The Covenant of Grace
A follow-up question which may be asked, If I may anticipate one, is, “so, you mean to say people in the Old Testament were saved?” to which I would answer a resounding—yes! In fact, I would go a step further and say that those who were saved in the Old Testament were saved by virtue of the blood of Christ alone. “For it is impossible for the blood of bulls and goats to take away sins.” (Heb. 10:4) Those considered saved in the Old Testament, though not knowing the name of Jesus Christ, were saved by grace through faith in that blurry promise. (Gen. 3:15) This promise, of course, would come into stronger focus at the advent of Christ in the New Testament.

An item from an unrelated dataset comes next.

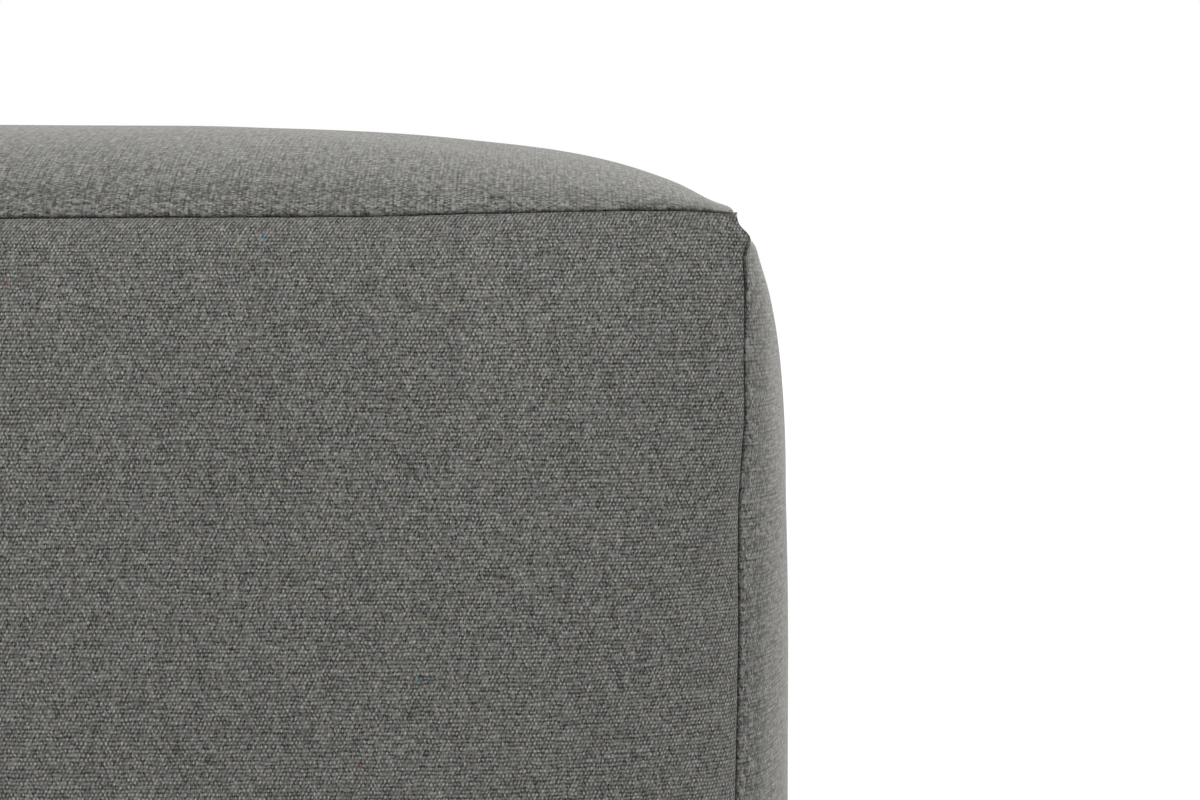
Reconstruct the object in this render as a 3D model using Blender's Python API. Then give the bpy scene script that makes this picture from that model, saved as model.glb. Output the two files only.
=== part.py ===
"""Cube pouf stool: six crowned canvas panels, sewn edge to edge round a full filling.

Each panel is one filled solid. Its outer face is the crowned cloth, and it reaches in to the
middle of the pouf as a pyramid, so the six of them fill the cube and meet along the seams.
"""
import math

import bmesh
import bpy

# Driving sizes, in metres
SEAM_HALF = 0.200       # middle of the pouf to the seams, as the panels were cut
SEAM_PULL = 0.0015      # how far a seam is drawn in halfway along its edge
CORNER_PULL = 0.0020    # how far a corner is drawn in, along each axis
CORNER_REACH = 0.016    # stretch of seam over which it draws in
BASE_PRESS = 0.008      # floor to the bottom seams, where the crown is pressed flat
SEAM_GAP = 0.0003       # clear space between two panels at their seam

# Shape and fineness of a panel
LIP_POWER = 0.64        # how steeply the cloth rises out of its seam
CELLS = 28              # squares across a panel, closer together near the seams
CREASE_ANGLE = 50       # degrees, where a panel is shaded as a sharp edge

# One row for each panel: name, tilt and turn in degrees, crown above the seams, flatness of it
PANELS = (
    ("panel_top", 0, 0, 0.023, 5.0),
    ("panel_front", 90, 0, 0.016, 6.8),
    ("panel_right", 90, 90, 0.016, 7.9),
    ("panel_back", 90, 180, 0.016, 6.8),
    ("panel_left", 90, 270, 0.016, 7.9),
    ("panel_bottom", 180, 0, 0.016, 6.8),
)

# Heathered grey canvas
CANVAS_COLOUR = (0.185, 0.182, 0.175, 1.0)
CANVAS_ROUGHNESS = 0.9

# Worked out from the driving sizes
CENTRE_HEIGHT = SEAM_HALF + BASE_PRESS      # floor to the middle of the pouf
PANEL_SHIFT = SEAM_GAP / math.sqrt(2)       # each panel stands out this far, which opens the gap


def crowded(step):
    """A grid place from -1 to 1, moved so that the lines lie closer near the seams."""
    return math.sin(step * math.pi / 2)


def corner_share(across, along):
    """1 at a panel's corner, fading smoothly to 0 where the corner's pull ends."""
    share = 1.0
    for place in (across, along):
        inside = 1.0 - (1.0 - abs(place)) * SEAM_HALF / CORNER_REACH
        inside = max(inside, 0.0)
        share *= inside * inside * (3.0 - 2.0 * inside)
    return share


def panel_point(across, along, crown, flatness):
    """Where a place of the flat panel (-1 to 1 both ways) lies on the filled pouf.

    The panel faces +Z here, and the middle of the pouf is at the origin.
    """
    belly_across = 1.0 - across ** 2
    belly_along = 1.0 - along ** 2
    drawn = SEAM_PULL * (belly_across + belly_along - belly_across * belly_along)
    pinch = CORNER_PULL * corner_share(across, along)
    x = across * (SEAM_HALF - SEAM_PULL * belly_along) - math.copysign(pinch, across)
    y = along * (SEAM_HALF - SEAM_PULL * belly_across) - math.copysign(pinch, along)

    rise_across = max(1.0 - abs(across) ** flatness, 0.0) ** LIP_POWER
    rise_along = max(1.0 - abs(along) ** flatness, 0.0) ** LIP_POWER
    z = SEAM_HALF - drawn - pinch + crown * rise_across * rise_along
    return x, y, z


def panel_mesh(name, crown, flatness, highest):
    """A filled panel facing +Z: a crowned grid whose rim runs in to the middle of the pouf."""
    cloth = bmesh.new()
    bmesh.ops.create_grid(cloth, x_segments=CELLS, y_segments=CELLS, size=1.0)
    for vert in cloth.verts:
        x, y, z = panel_point(crowded(vert.co.x), crowded(vert.co.y), crown, flatness)
        vert.co = (x, y, min(z, highest))

    rim = [edge for edge in cloth.edges if edge.is_boundary]
    walls = bmesh.ops.extrude_edge_only(cloth, edges=rim)
    inner = [item for item in walls["geom"] if isinstance(item, bmesh.types.BMVert)]
    bmesh.ops.pointmerge(cloth, verts=inner, merge_co=(0.0, 0.0, 0.0))
    bmesh.ops.recalc_face_normals(cloth, faces=cloth.faces)

    mesh = bpy.data.meshes.new(name)
    cloth.to_mesh(mesh)
    cloth.free()
    mesh.shade_smooth()
    mesh.set_sharp_from_angle(angle=math.radians(CREASE_ANGLE))
    return mesh


def canvas(name):
    """The cloth of one panel."""
    material = bpy.data.materials.new(name)
    material.use_nodes = True
    shader = material.node_tree.nodes["Principled BSDF"]
    shader.inputs["Base Color"].default_value = CANVAS_COLOUR
    shader.inputs["Roughness"].default_value = CANVAS_ROUGHNESS
    shader.inputs["Metallic"].default_value = 0.0
    material.diffuse_color = CANVAS_COLOUR
    return material


def add_panel(name, tilt, turn, crown, flatness, pouf, centre):
    """Put one panel in its place round the middle of the pouf."""
    floor_side = tilt == 180
    highest = CENTRE_HEIGHT - PANEL_SHIFT if floor_side else math.inf
    mesh = panel_mesh(name, crown, flatness, highest)
    mesh.materials.append(canvas(name + "_canvas"))

    panel = bpy.data.objects.new(name, mesh)
    pouf.objects.link(panel)
    panel.parent = centre
    panel.rotation_euler = (math.radians(tilt), 0.0, math.radians(turn))
    facing = panel.rotation_euler.to_matrix().col[2]
    panel.location = facing * PANEL_SHIFT
    return panel


def build():
    for old in list(bpy.data.objects):
        bpy.data.objects.remove(old, do_unlink=True)

    pouf = bpy.data.collections.new("cube_pouf_stool")
    bpy.context.scene.collection.children.link(pouf)
    centre = bpy.data.objects.new("pouf_centre", None)
    centre.location = (0.0, 0.0, CENTRE_HEIGHT)
    pouf.objects.link(centre)

    for name, tilt, turn, crown, flatness in PANELS:
        add_panel(name, tilt, turn, crown, flatness, pouf, centre)


build()
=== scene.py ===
# Cube pouf stool in heathered canvas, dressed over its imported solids
import math

import bpy
import numpy as np
from mathutils import Matrix, Vector


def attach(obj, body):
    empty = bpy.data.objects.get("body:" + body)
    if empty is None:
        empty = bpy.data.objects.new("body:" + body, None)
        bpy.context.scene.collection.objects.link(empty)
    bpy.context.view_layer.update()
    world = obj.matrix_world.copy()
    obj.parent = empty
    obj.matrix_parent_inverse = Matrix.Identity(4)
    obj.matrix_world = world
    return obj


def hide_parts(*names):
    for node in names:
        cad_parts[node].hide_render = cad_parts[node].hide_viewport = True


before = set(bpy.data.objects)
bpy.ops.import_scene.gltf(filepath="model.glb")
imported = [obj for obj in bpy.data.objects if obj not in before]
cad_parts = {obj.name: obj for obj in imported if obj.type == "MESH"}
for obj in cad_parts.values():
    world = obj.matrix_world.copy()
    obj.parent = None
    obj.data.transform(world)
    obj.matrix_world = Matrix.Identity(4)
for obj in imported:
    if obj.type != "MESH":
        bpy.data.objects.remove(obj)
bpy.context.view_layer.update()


def addObject(name, data):
    thing = bpy.data.objects.new(name, data)
    bpy.context.scene.collection.objects.link(thing)
    return thing


# The camera, at the photograph's angle to the pouf's upper right front corner
view = {
    "place": (0.1635, -0.5892, 0.3989),  # metres, in the pouf's own frame
    "turn": 1.4,  # degrees to the right of straight ahead
    "tilt": -3.8,  # degrees above the level
    "lens": 63.3,  # millimetres, on a sensor 36 wide
    "sensor": 36.0,
    "clip": (0.01, 50.0),  # metres, nothing nearer or farther is shown
}


def addCamera():
    data = bpy.data.cameras.new("camera")
    data.lens = view["lens"]
    data.sensor_width = view["sensor"]
    data.clip_start, data.clip_end = view["clip"]
    camera = addObject("camera", data)
    turn = math.radians(view["turn"])
    tilt = math.radians(view["tilt"])
    level = math.cos(tilt)
    ahead = Vector((math.sin(turn) * level, math.cos(turn) * level, math.sin(tilt)))
    camera.location = view["place"]
    camera.rotation_euler = ahead.to_track_quat("-Z", "Y").to_euler()
    bpy.context.scene.camera = camera


addCamera()
print("camera placed")


# The filled cover, in metres: the solids' own driving sizes, then what the cloth adds to them
cover = {
    "seamHalf": 0.200,  # middle of the pouf to the seams
    "seamPull": 0.0015,  # a seam is drawn in this much halfway along
    "basePress": 0.008,  # floor to the bottom seams
    "seamGap": 0.0003,  # clear space down in a seam
    "lipPower": 0.64,  # how steeply the cloth rises out of a seam
    "cornerReach": 0.0046,  # how far from a corner the cloth still draws in
    "rollReach": 0.00028,  # the turned edge of the cloth, across it
    "rollDepth": 0.0009,  # how far that edge dives into the seam
    "rollBulge": 1.05,  # how full it turns over on the way
    "rollRows": 10,  # faces across it
    "slit": 0.00022,  # open space down in the seam, more than the panels' own gap
    "tipReach": 0.0028,  # the seams get shallower this near to a corner
    "closeReach": 0.006,  # and the panels come together this near to it
    "closeLeast": 0.1,  # down to this share of their gap
    "cells": 180,  # squares across a panel between its turned edges
    "crowding": 0.85,  # 0 for even squares, 1 for the finest ones at the seams
    "sharp": 75,  # degrees: the cloth is shaded as one smooth face up to this much of a bend
    "fill": 0.95,  # full and tight
}

# Each panel: tilt and turn in degrees, crown in metres, and flatness of the crown
panels = {
    "panel_top": {"tilt": 0, "turn": 0, "crown": 0.023, "flatness": 5.0},
    "panel_front": {"tilt": 90, "turn": 0, "crown": 0.016, "flatness": 6.8},
    "panel_right": {"tilt": 90, "turn": 90, "crown": 0.016, "flatness": 7.9},
    "panel_back": {"tilt": 90, "turn": 180, "crown": 0.016, "flatness": 6.8},
    "panel_left": {"tilt": 90, "turn": 270, "crown": 0.016, "flatness": 7.9},
    "panel_bottom": {"tilt": 180, "turn": 0, "crown": 0.016, "flatness": 6.8},
}

# The cloth of each panel: whether its weft rows run away from the front, how clear they are and how
# slubbed it is in the strip beside the front seam, and how wide that strip is, in metres. Then its
# painted light and shade: a high fold keeps the painted shade down in the seam, rim is how much
# lighter (above 0) or darker (below 0) it is painted beside the seam, how many metres from it, and
# over how many, and borderLight is how much lighter it is painted a little further in
cuts = {
    "panel_top": {
        "turned": True,
        "clear": 0.15,
        "slubs": 0.85,
        "strip": 0.050,
        "fold": 3.5,
        "rim": (0.10, 0.00014, 0.00011),
        "borderLight": 0.035,
    },
    "panel_front": {
        "turned": False,
        "clear": 1.0,
        "slubs": 0.35,
        "strip": 0.0,
        "fold": 2.0,
        "rim": (-0.10, 0.0, 0.0007),
        "borderLight": 0.0,
    },
    "panel_right": {
        "turned": False,
        "clear": 0.30,
        "slubs": 1.15,
        "strip": 0.015,
        "fold": 2.5,
        "rim": (0.07, 0.00014, 0.00010),
        "borderLight": 0.04,
    },
    "panel_back": {
        "turned": False,
        "clear": 0.7,
        "slubs": 0.6,
        "strip": 0.0,
        "fold": 2.0,
        "rim": (-0.05, 0.0, 0.0007),
        "borderLight": 0.0,
    },
    "panel_left": {
        "turned": False,
        "clear": 0.35,
        "slubs": 0.9,
        "strip": 0.015,
        "fold": 3.0,
        "rim": (0.07, 0.00014, 0.00010),
        "borderLight": 0.03,
    },
    "panel_bottom": {
        "turned": True,
        "clear": 0.7,
        "slubs": 0.6,
        "strip": 0.0,
        "fold": 2.0,
        "rim": (0.0, 0.0, 0.0007),
        "borderLight": 0.0,
    },
}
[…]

This is that Covenant of Grace. (See series, Covenant Theology) This Covenant unites the entirety of Scripture. It is God’s unilaterally established Covenant, first promised in the Old Testament, then fulfilled and concluded in Christ starting with the New Testament. This is what Scripture has served to reveal, by way of other, separate covenants (i.e. Mosaic Covenant, Davidic Covenant). In consideration of this, the covering of Adam, though seeming insignifican at first, is realized as vitally significant when the entirety of Scripture is examined.

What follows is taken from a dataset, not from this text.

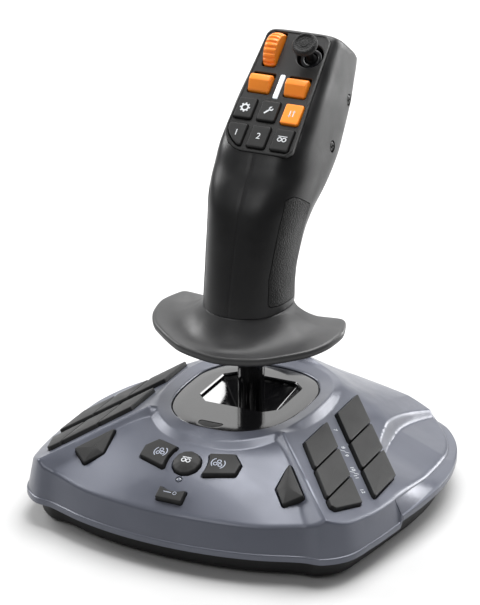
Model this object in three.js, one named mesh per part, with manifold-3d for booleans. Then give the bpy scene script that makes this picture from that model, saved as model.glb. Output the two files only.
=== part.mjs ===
// Desktop joystick: a grip with thumb controls on a gimbal, over a base with two side button banks.
// Millimetres, +Z up, +Y towards the rear. Sizes are given with the middle of the collar at x = 0, y = 0 and
// the surface that the feet stand on at z = 0. The last lines move the whole to the middle of its box.
import * as THREE from 'three';
import { mergeVertices } from 'three/addons/utils/BufferGeometryUtils.js';
import Module from 'manifold-3d';

const wasm = await Module();
wasm.setup();

// ---------------------------------------------------------------- driving dimensions
const GAP = 0.35;                       // clearance between neighbouring solids
const HOUSING = { bottom: 13, step: 3.4, lip: 3.4, wall: 2.6, rimDrop: 0.8, angles: 128 };
const OUTLINE_SAMPLES = 720;
const OPENING_Z = 57.3;
const AXIS_Y = 8.5;                     // the stick's upright axis, behind the middle of the collar
const COLLAR = { top: 7.5, foot: 12.0 };
const COVER = { z: 56.5, thick: 2.0, edgeGap: 0.6, halfX: 23.5, halfY: 21.5, corner: 6.5 };
const BASE = { foot: 1.5, floor: 5.0, skirtTop: 15.5, inset: 8.0, wall: 2.4 };
const PIVOT = 30;                       // height of the gimbal's two crossed axes
const SHAFT = { radius: 7.4, top: 136 };
const REST = { neck: 111.3, base: 94.2, hole: 11.5 };
const GRIP_WALL = 2.8;
const BUTTON_TRAVEL_ROOM = 0.5;         // side clearance of a button in its hole

// Right half of the collar's opening, from the front centre round to the rear centre.
const OPENING = [
  [0, -45.1], [10, -44.6], [19.5, -40.6], [28.8, -31.2], [33.6, -20], [35.8, -6.5], [36.2, 7], [35.4, 20],
  [32.6, 28], [27.5, 36], [18, 42], [9, 44.4], [0, 45],
];
// Right half of the housing's upper edge.
const RIM = [
  [0, -98], [26, -96.3], [50, -91.5], [73, -83.5], [82, -82.5], [91.5, -73.6], [96.5, -58], [98.8, -47],
  [100.4, -34], [101.2, -20], [101.9, -5], [102.2, 15], [101.9, 33], [100.6, 48], [96.8, 61], [90, 73],
  [81, 83.5], [68, 91], [46, 95], [22, 97], [0, 97.6],
];
// Right half of its lower edge.
const FOOT = [
  [0, -101.6], [27, -99.8], [51, -95], [74.5, -87], [84, -85.5], [94.8, -75.4], [100.7, -54], [105.1, -29],
  [108.6, -6.5], [110, 14], [109.3, 31], [106.5, 46], [101.5, 62], [94, 76], [84, 87.5], [70, 95], [47, 99],
  [22, 101], [0, 101.6],
];

// Face plate: origin at its lower edge, u across, v up the plate, n out of it.
const FACE = {
  origin: new THREE.Vector3(0, 11.65, 195.1),
  u: new THREE.Vector3(1, 0, 0),
  v: new THREE.Vector3(0, 0.767, 0.6417),
  n: new THREE.Vector3(0, -0.6417, 0.767),
};
const PLATE = { halfLow: 21.5, halfHigh: 18.6, low: -1.2, high: 76.6, thick: 2.4 };

// Grip stations: front point and rear point (y, z), half width, and how square the section is.
const GRIP = [
  [-21.5, 111.7, 32.7, 111.7, 23.1, 2.3], [-20.0, 121, 32.7, 122, 23.1, 2.3],
  [-17.7, 131, 34.1, 131.5, 23.2, 2.4], [-15.4, 140.5, 37.5, 140, 23.7, 2.5],
  [-12.9, 150.5, 42.7, 149, 24.3, 2.6], [-9.9, 160, 51.2, 157.5, 25.3, 2.8],
  [-6.6, 168.5, 61.4, 165, 26.7, 3.0], [-1.4, 177, 70.6, 173, 27.4, 3.3],
  [5.2, 185, 78.1, 181, 27.5, 3.6], [11.65, 195.1, 84.2, 188.5, 26.7, 4.0],
  [23.9, 205.4, 89.4, 196.5, 25.9, 4.5], [36.2, 215.6, 93.7, 203.5, 25.1, 5.0],
  [48.5, 225.9, 98.3, 210, 23.9, 5.0], [60.7, 236.2, 102.8, 217.1, 22.9, 5.0],
  [71.4, 245.1, 105.7, 222.8, 22.2, 4.5],
];

const COLOURS = {
  housing: [0x77809a, 0.45, 0.1], black: [0x141414, 0.6, 0], gloss: [0x0a0a0a, 0.12, 0],
  key: [0x46443f, 0.6, 0], grip: [0x17171a, 0.5, 0], rubber: [0x1c1c1c, 0.9, 0],
  orange: [0xf06a1e, 0.4, 0], steel: [0xb4b6ba, 0.3, 1],
  board: [0x1f5a3a, 0.5, 0], light: [0xf4f6f8, 0.3, 0], nylon: [0xe6e2d6, 0.5, 0],
};

// ---------------------------------------------------------------- solids
function signedVolume(position, index) {
  let volume = 0;
  const a = new THREE.Vector3();
  const b = new THREE.Vector3();
  const c = new THREE.Vector3();
  for (let i = 0; i < index.length; i += 3) {
    a.fromBufferAttribute(position, index[i]);
    b.fromBufferAttribute(position, index[i + 1]);
    c.fromBufferAttribute(position, index[i + 2]);
    volume += a.dot(b.cross(c)) / 6;
  }
  return volume;
}

// Merges shared vertices and turns the faces outward.
function closed(geometry) {
  geometry.deleteAttribute('normal');
  geometry.deleteAttribute('uv');
  const merged = mergeVertices(geometry, 1e-4);
  const index = Array.from(merged.index.array);
  if (signedVolume(merged.attributes.position, index) < 0) {
    index.reverse();
    merged.setIndex(index);
  }
  return merged;
}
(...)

This is a question which has been asked many times and a question which I used to ask myself, “Was Adam saved?”
When considering Scripture, and therefore considering this unfathomable plan of salvation, it is something glorious to meditate upon—the salvation of Adam. What does it mean? It means that God has entered, covenantally, into a commitment to redeem His fallen people, unilaterally, that is—by Himself with no help required. It was God who clothed Adam; it was God who promised the destruction of the Serpent; it was God the Son who dealt with the sin of Adam (all the Christian’s sin) on the cross; and it is God the Son who, alone, conquered death. Praise be to Him for the Covering of Christ Jesus our Lord and Savior.